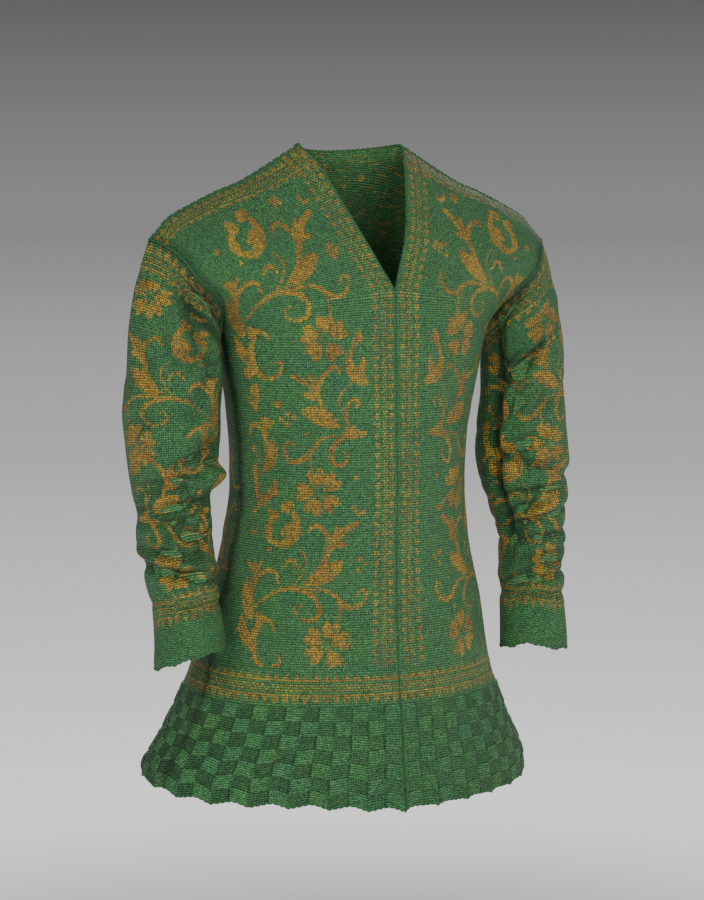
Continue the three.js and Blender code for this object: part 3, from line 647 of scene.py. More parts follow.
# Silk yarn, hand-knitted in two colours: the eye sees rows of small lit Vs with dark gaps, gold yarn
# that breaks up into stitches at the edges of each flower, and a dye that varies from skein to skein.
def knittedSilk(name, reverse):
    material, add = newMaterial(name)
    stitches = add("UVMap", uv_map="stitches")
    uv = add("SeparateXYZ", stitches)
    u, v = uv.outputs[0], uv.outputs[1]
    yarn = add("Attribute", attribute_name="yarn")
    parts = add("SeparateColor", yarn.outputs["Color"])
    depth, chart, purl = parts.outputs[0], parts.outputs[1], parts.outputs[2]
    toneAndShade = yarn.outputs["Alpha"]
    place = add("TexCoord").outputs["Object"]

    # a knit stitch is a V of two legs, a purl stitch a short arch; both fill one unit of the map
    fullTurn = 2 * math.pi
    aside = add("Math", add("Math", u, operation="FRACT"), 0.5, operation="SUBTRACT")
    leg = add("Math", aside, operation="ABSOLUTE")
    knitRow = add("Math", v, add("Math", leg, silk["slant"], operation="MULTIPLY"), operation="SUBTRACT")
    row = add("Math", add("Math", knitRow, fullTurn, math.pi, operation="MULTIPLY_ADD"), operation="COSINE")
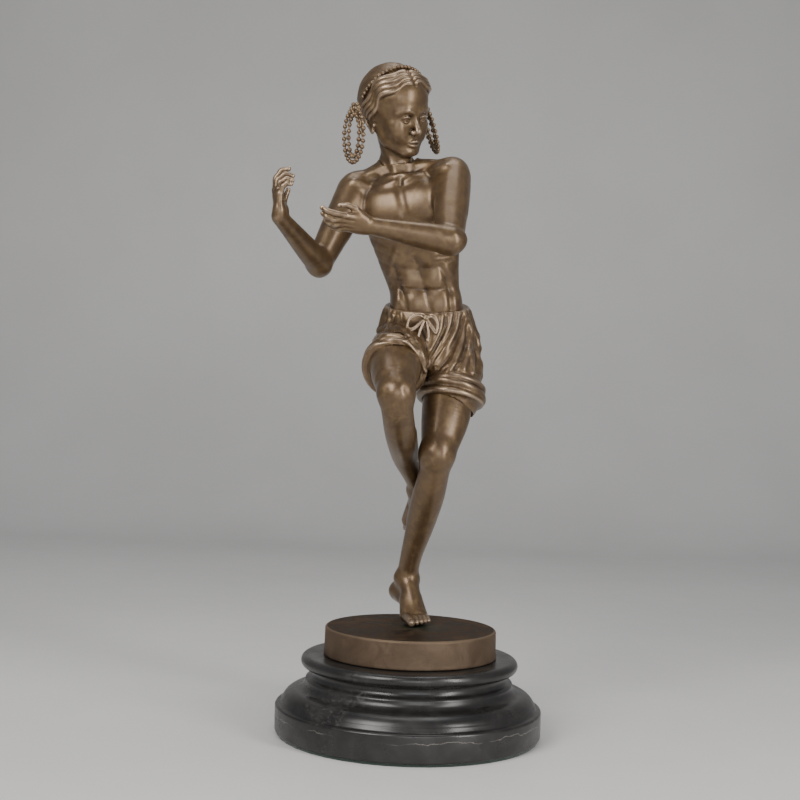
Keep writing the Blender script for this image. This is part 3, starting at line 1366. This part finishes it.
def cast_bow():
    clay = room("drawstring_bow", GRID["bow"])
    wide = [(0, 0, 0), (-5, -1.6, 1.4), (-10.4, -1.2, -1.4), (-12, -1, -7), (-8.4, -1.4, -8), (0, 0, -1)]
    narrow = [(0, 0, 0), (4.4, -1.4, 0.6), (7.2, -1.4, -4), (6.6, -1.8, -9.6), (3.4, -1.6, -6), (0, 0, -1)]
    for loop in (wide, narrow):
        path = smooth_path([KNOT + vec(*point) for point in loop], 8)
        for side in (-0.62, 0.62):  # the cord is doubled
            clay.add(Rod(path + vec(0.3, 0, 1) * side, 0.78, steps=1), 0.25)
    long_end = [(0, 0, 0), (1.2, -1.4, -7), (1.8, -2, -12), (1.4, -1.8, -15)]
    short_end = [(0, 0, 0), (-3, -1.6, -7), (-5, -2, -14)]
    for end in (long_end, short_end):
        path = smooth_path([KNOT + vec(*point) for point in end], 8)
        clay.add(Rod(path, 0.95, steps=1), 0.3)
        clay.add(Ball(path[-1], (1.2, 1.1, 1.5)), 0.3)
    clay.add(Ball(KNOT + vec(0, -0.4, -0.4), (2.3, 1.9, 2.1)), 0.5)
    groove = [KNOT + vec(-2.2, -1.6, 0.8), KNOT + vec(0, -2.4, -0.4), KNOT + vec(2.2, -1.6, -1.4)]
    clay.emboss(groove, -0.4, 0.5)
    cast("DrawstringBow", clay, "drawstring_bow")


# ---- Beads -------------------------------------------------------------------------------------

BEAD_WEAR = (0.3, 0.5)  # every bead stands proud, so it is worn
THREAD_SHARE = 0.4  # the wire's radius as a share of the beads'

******

### Problem to solve
Output the listing above word for word.

### Solution for this problem
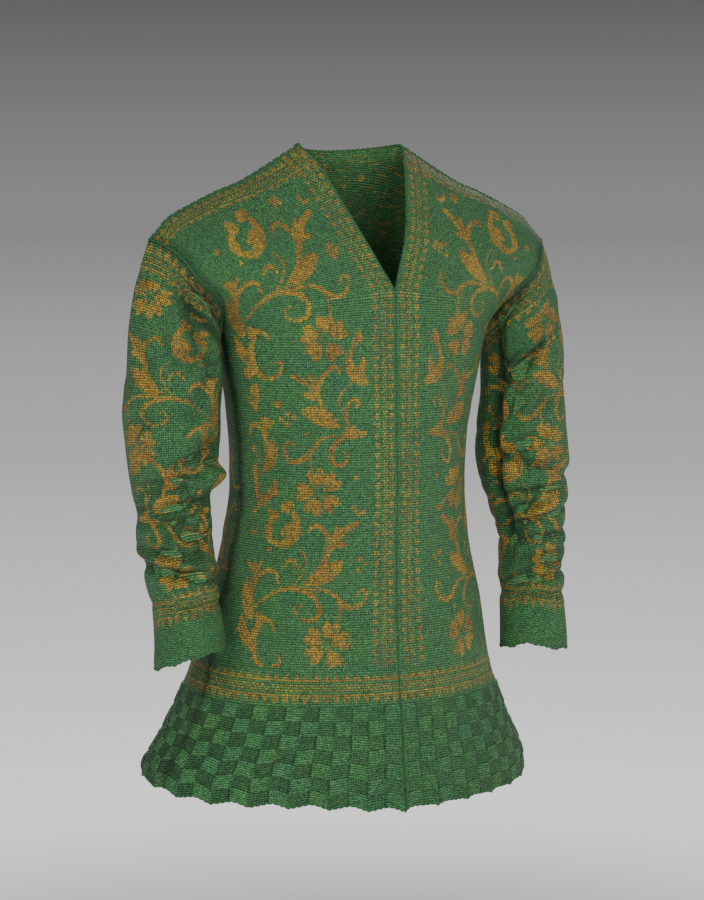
Continue the three.js and Blender code for this object: part 3, from line 647 of scene.py. More parts follow.
# Silk yarn, hand-knitted in two colours: the eye sees rows of small lit Vs with dark gaps, gold yarn
# that breaks up into stitches at the edges of each flower, and a dye that varies from skein to skein.
def knittedSilk(name, reverse):
    material, add = newMaterial(name)
    stitches = add("UVMap", uv_map="stitches")
    uv = add("SeparateXYZ", stitches)
    u, v = uv.outputs[0], uv.outputs[1]
    yarn = add("Attribute", attribute_name="yarn")
    parts = add("SeparateColor", yarn.outputs["Color"])
    depth, chart, purl = parts.outputs[0], parts.outputs[1], parts.outputs[2]
    toneAndShade = yarn.outputs["Alpha"]
    place = add("TexCoord").outputs["Object"]

    # a knit stitch is a V of two legs, a purl stitch a short arch; both fill one unit of the map
    fullTurn = 2 * math.pi
    aside = add("Math", add("Math", u, operation="FRACT"), 0.5, operation="SUBTRACT")
    leg = add("Math", aside, operation="ABSOLUTE")
    knitRow = add("Math", v, add("Math", leg, silk["slant"], operation="MULTIPLY"), operation="SUBTRACT")
    row = add("Math", add("Math", knitRow, fullTurn, math.pi, operation="MULTIPLY_ADD"), operation="COSINE")
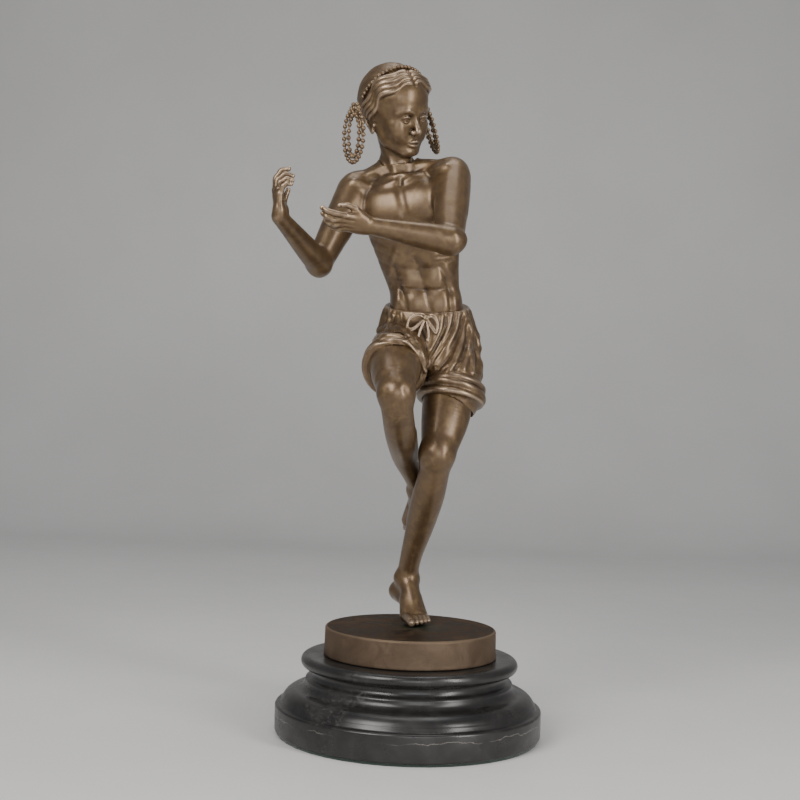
Keep writing the Blender script for this image. This is part 3, starting at line 1366. This part finishes it.
def cast_bow():
    clay = room("drawstring_bow", GRID["bow"])
    wide = [(0, 0, 0), (-5, -1.6, 1.4), (-10.4, -1.2, -1.4), (-12, -1, -7), (-8.4, -1.4, -8), (0, 0, -1)]
    narrow = [(0, 0, 0), (4.4, -1.4, 0.6), (7.2, -1.4, -4), (6.6, -1.8, -9.6), (3.4, -1.6, -6), (0, 0, -1)]
    for loop in (wide, narrow):
        path = smooth_path([KNOT + vec(*point) for point in loop], 8)
        for side in (-0.62, 0.62):  # the cord is doubled
            clay.add(Rod(path + vec(0.3, 0, 1) * side, 0.78, steps=1), 0.25)
    long_end = [(0, 0, 0), (1.2, -1.4, -7), (1.8, -2, -12), (1.4, -1.8, -15)]
    short_end = [(0, 0, 0), (-3, -1.6, -7), (-5, -2, -14)]
    for end in (long_end, short_end):
        path = smooth_path([KNOT + vec(*point) for point in end], 8)
        clay.add(Rod(path, 0.95, steps=1), 0.3)
        clay.add(Ball(path[-1], (1.2, 1.1, 1.5)), 0.3)
    clay.add(Ball(KNOT + vec(0, -0.4, -0.4), (2.3, 1.9, 2.1)), 0.5)
    groove = [KNOT + vec(-2.2, -1.6, 0.8), KNOT + vec(0, -2.4, -0.4), KNOT + vec(2.2, -1.6, -1.4)]
    clay.emboss(groove, -0.4, 0.5)
    cast("DrawstringBow", clay, "drawstring_bow")


# ---- Beads -------------------------------------------------------------------------------------

BEAD_WEAR = (0.3, 0.5)  # every bead stands proud, so it is worn
THREAD_SHARE = 0.4  # the wire's radius as a share of the beads'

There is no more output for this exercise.